Этот закон вызвал бурную реакцию со стороны российских протестантов, которые составили обращенную к президенту петицию (https://www.gazeta.ru/social/news/2016/06/27/n_8814143.shtml). Сомнения высказал (https://kazanfirst.ru/feed/72304) даже бывший руководитель Татарстана Минтимер Шаймиев (прочие антитеррористические поправки его, кажется, не смущают). При строгом следовании букве закона мусульмане, с его точки зрения, не смогут проводить дома даже ифтар (вечернюю трапезу в месяц Рамадан) вместе с неверующими родственниками.
Главный юрист МП Ксения Чернега, напротив, выразила осторожный оптимизм (http://rusk.ru/st.php?idar=185412): закон направлен против деятельности сектантов, РПЦ участвовала в его разработке, но, к сожалению, не все ее предложения были приняты.

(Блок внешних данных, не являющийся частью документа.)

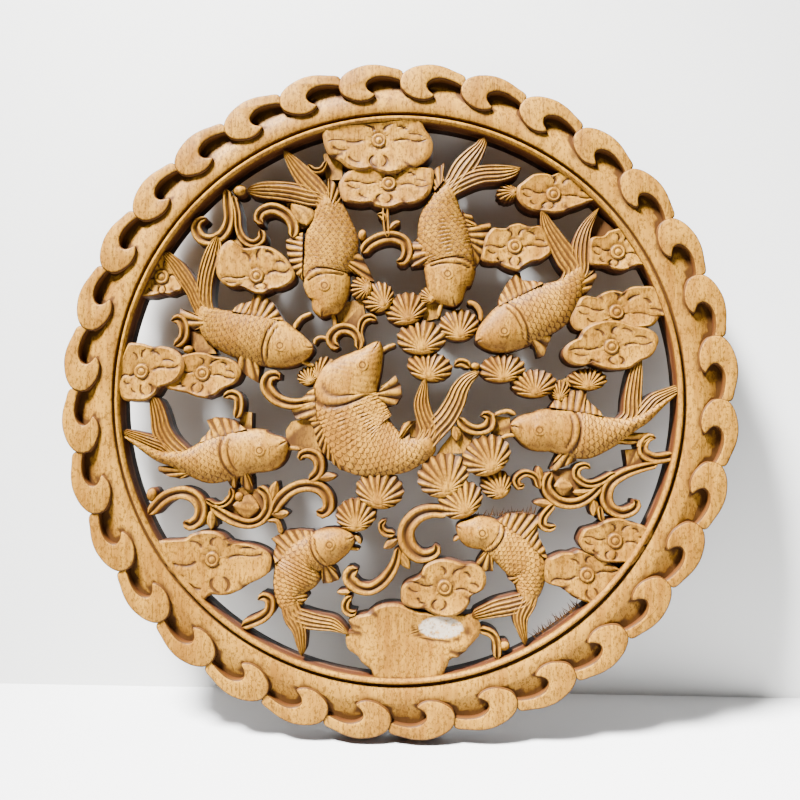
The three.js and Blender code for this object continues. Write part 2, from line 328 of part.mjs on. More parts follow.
// Wave crest: turn from its notch as a share of the crest's pitch, and reach in from the rim
// as a share of the crest's reach. The first points run along the rim.
const CREST = [
  [0.05, 0.52], [0.2, 0.14], [0.5, 0], [0.82, 0.11], [1.04, 0.27],
  [0.72, 0.31], [0.49, 0.42], [0.61, 0.84], [0.42, 1], [0.14, 0.84],
];

const FLAT = 1e-4;
const PATH_TOLERANCE = 0.8;

const front = (drop) => PANEL_THICKNESS - drop;

// A closed solid from points [right, up, height over the back] and triangles
function solid(points, faces) {
  const place = points.flatMap(([x, z, h]) => [x, -h, z + CENTRE_UP]);
  const mesh = new wasm.Mesh({
    numProp: 3,
    vertProperties: Float32Array.from(place),
    triVerts: Uint32Array.from(faces.flat()),
  });
  return new wasm.Manifold(mesh);
}

// A flat-backed plate: an outline of points [right, up, height], with upright walls
function plate(outline) {
  const turn = THREE.ShapeUtils.area(outline.map(([x, z]) => new THREE.Vector2(x, z)));
  const edge = turn < 0 ? [...outline].reverse() : outline;
  const count = edge.length;
  const points = [...edge, ...edge.map(([x, z]) => [x, z, 0])];
  const lid = THREE.ShapeUtils.triangulateShape(edge.map(([x, z]) => new THREE.Vector2(x, z)), []);
  const faces = lid.flatMap(([a, b, c]) => [[a, b, c], [c + count, b + count, a + count]]);
  for (let i = 0; i < count; i += 1) {
    const next = (i + 1) % count;
    faces.push([i + count, next + count, next], [i + count, next, i]);
  }
  return solid(points, faces);
}

// A flat-based mound: an outline of points [right, up, height] round a middle point
function mound(middle, outline, foot = 0) {
  const count = outline.length;
  const base = outline.map(([x, z]) => [x, z, foot]);
  const points = [...outline, ...base, middle, [middle[0], middle[1], foot]];
  const faces = [];
  for (let i = 0; i < count; i += 1) {
    const next = (i + 1) % count;
    faces.push([i + count, next + count, next], [i + count, next, i]);
    faces.push([2 * count, i, next], [2 * count + 1, next + count, i + count]);
  }
  return solid(points, faces);
}

// The path without the points that lie close to the line between their neighbours
function thinned(path) {
  const [start, end] = [path[0], path.at(-1)].map((p) => new THREE.Vector3(...p));
  const line = new THREE.Line3(start, end);
  const gaps = path.map((p) => {
    const point = new THREE.Vector3(...p);
    return point.distanceTo(line.closestPointToPoint(point, true, new THREE.Vector3()));
  });
  const widest = Math.max(...gaps);
  if (widest < PATH_TOLERANCE) return [path[0], path.at(-1)];
  const at = gaps.indexOf(widest);
  return [...thinned(path.slice(0, at + 1)), ...thinned(path.slice(at)).slice(1)];
}

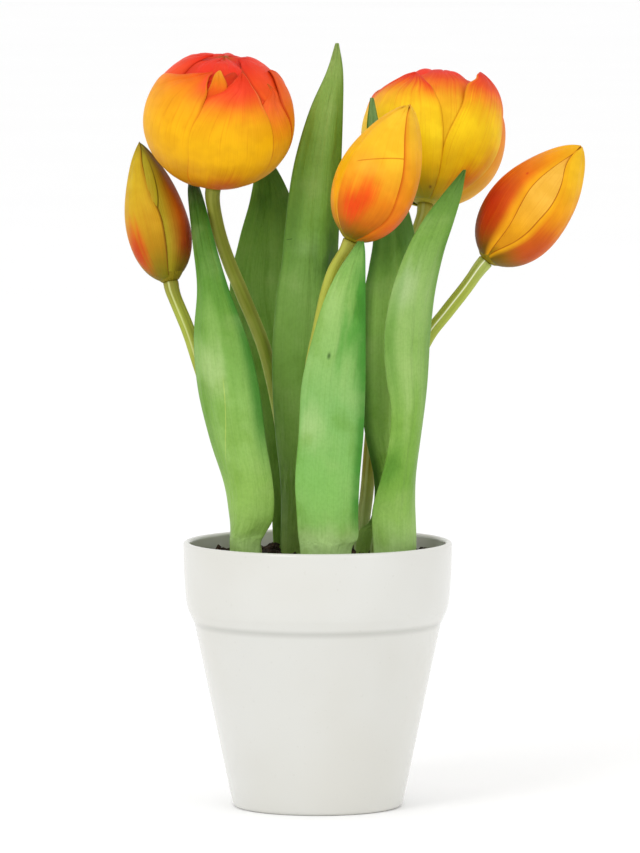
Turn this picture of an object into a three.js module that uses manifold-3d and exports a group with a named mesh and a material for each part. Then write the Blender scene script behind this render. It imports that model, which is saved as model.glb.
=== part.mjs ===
// A potted tulip: five flowering stems and six leaves grown from bulbs in a glazed ceramic pot.
//
// Millimetres. +Z is up, +X is to the right and -Y is the front of the plant. The origin is the
// middle of the pot's flat base. Every leaf is a thin blade between two margins, every flower is a
// head of overlapping petals laid on one profile of revolution, and every stem is a bent rod that
// stands on its bulb in the soil.

import * as THREE from 'three';
import { mergeVertices } from 'three/addons/utils/BufferGeometryUtils.js';
import Module from 'manifold-3d';

const wasm = await Module();
wasm.setup();

// ---------------------------------------------------------------- driving dimensions

const GAP = 0.3; // air left between two pieces that touch

const POT = {
  height: 104.5,
  lipRadius: 52.8, // outside, at the rim
  lipRound: 1.3,
  bandFoot: 73.5, // height at which the collar starts
  bodyTopRadius: 48.4,
  baseRadius: 33.6,
  cornerRound: 1.8,
  wall: 2.6,
  floor: 4,
  sides: 32,
};

const SOIL = {
  level: 98,
  bump: 0.8, // height of the coarse swell of its surface
  fineShare: 0.8, // height of the fine swell, as a share of the coarse one
  rings: 3,
  stemHole: 3.5,
  holeRise: 4, // how far a stem's hole is cut past the surface
  holeSides: 8,
};

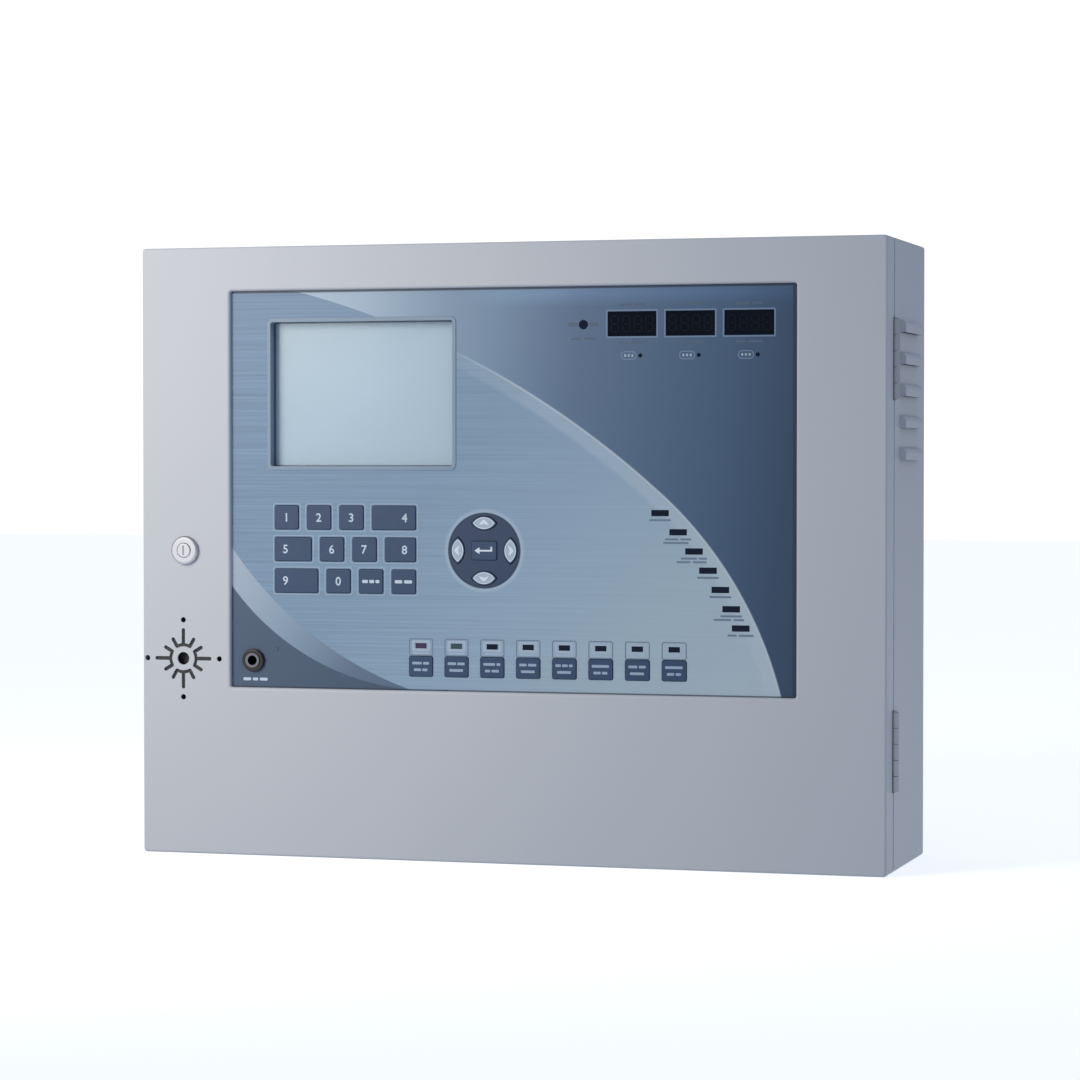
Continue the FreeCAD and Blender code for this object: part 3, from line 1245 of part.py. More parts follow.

Думаю, мы не ошибемся, если сочтем, что традиционные конфессии мыслились как главные бенефициары этого закона. Обратим внимание на его логику: в нем нет верующих, которые делятся своей верой с другими (а это естественное состояние человека, обретшего Истину), — лишь организации, которые расширяют сферу своего влияния. И это очень характерно для нынешнего руководства РПЦ, оно вообще крайне мало говорит о Боге и вере, все больше о скрепах, духовности и традиционности.
Из трех возможных моделей миссии оно явно выбрало последнюю, политическую, и рассчитывает в этом деле на помощь государства.
Когда на таком фоне появляются нетрадиционные проповедники и несут людям свою веру, они бывают вполне успешны, особенно если их проповедь смирения и воздержания не расходится разительным образом с их собственным образом жизни, как это нередко случается у православных иерархов. И сегодня во многих регионах России, особенно за Уралом, число протестантов, посещающих воскресные богослужения, вполне сопоставимо с числом православных. Статистики нет, я говорю о личном впечатлении от поездок по городам страны.
Вот таковым и попробуют заткнуть рот… но станут ли бояться полицейских преследований проповедники, всерьез боящиеся Бога? Опыт старообрядчества и штунды (протестантского движения) в царской России ясно показывает, что нет.
«Которая вера гонима, та и права», — говорили об этом наши предки.
А заодно можно запретить говорить публично о Боге тем, кто неудобен среди самих православных, например диакону Андрею Кураеву, знаменитому лектору и проповеднику, приведшему в церковь много тысяч молодых людей. Теперь он сможет рассказывать своим слушателям, к примеру, о пьянстве и распутстве, это сколько угодно, но о Боге — только по особому разрешению начальства.
Религиозные разговоры в интернете вообще попадают под запрет сразу и целиком, поскольку среди пользователей сети заведомо есть не члены твой собственной религиозной организации.
Понятно, что всех, кто делится верой, не накажут, но для любого пользователя появляется еще одна резервная статья на всякий случай.
Поможет ли это в борьбе с настоящими террористами, например с проповедниками священной войны с неверными? Да нет, конечно. Призывы к терроризму и так законодательно запрещены, а если криминализуется вообще всякое неформатное миссионерство, вплоть до частных разговоров на кухне за чашкой чая, террористам будет еще проще среди таковых затеряться. И чего стесняться, в самом деле, если для государства мы все станем преступниками? И полиции будет проще сажать за репост и тем отчитываться, а не искать настоящих террористов.
Наконец, закон открыто нарушает право «исповедовать индивидуально или совместно с другими любую религию или не исповедовать никакой, свободно выбирать, иметь и распространять религиозные и иные убеждения и действовать в соответствии с ними», гарантированное каждому 28-й статьей нашей Конституции, которую, кажется, скоро тоже признают экстремистской литературой.
На фоне прочих законов и внезапно вспыхнувшей дискуссии о священном праве родителей на традиционную порку эти «лицензии на миссионерство» кажутся вполне невинными шалостями. Но когда под видом «торжества православия» в одном формально светском государстве вводится административно-полицейское яровославие, это по своим дальним последствиям не менее разрушительно. И для традиционных религий — в первую очередь.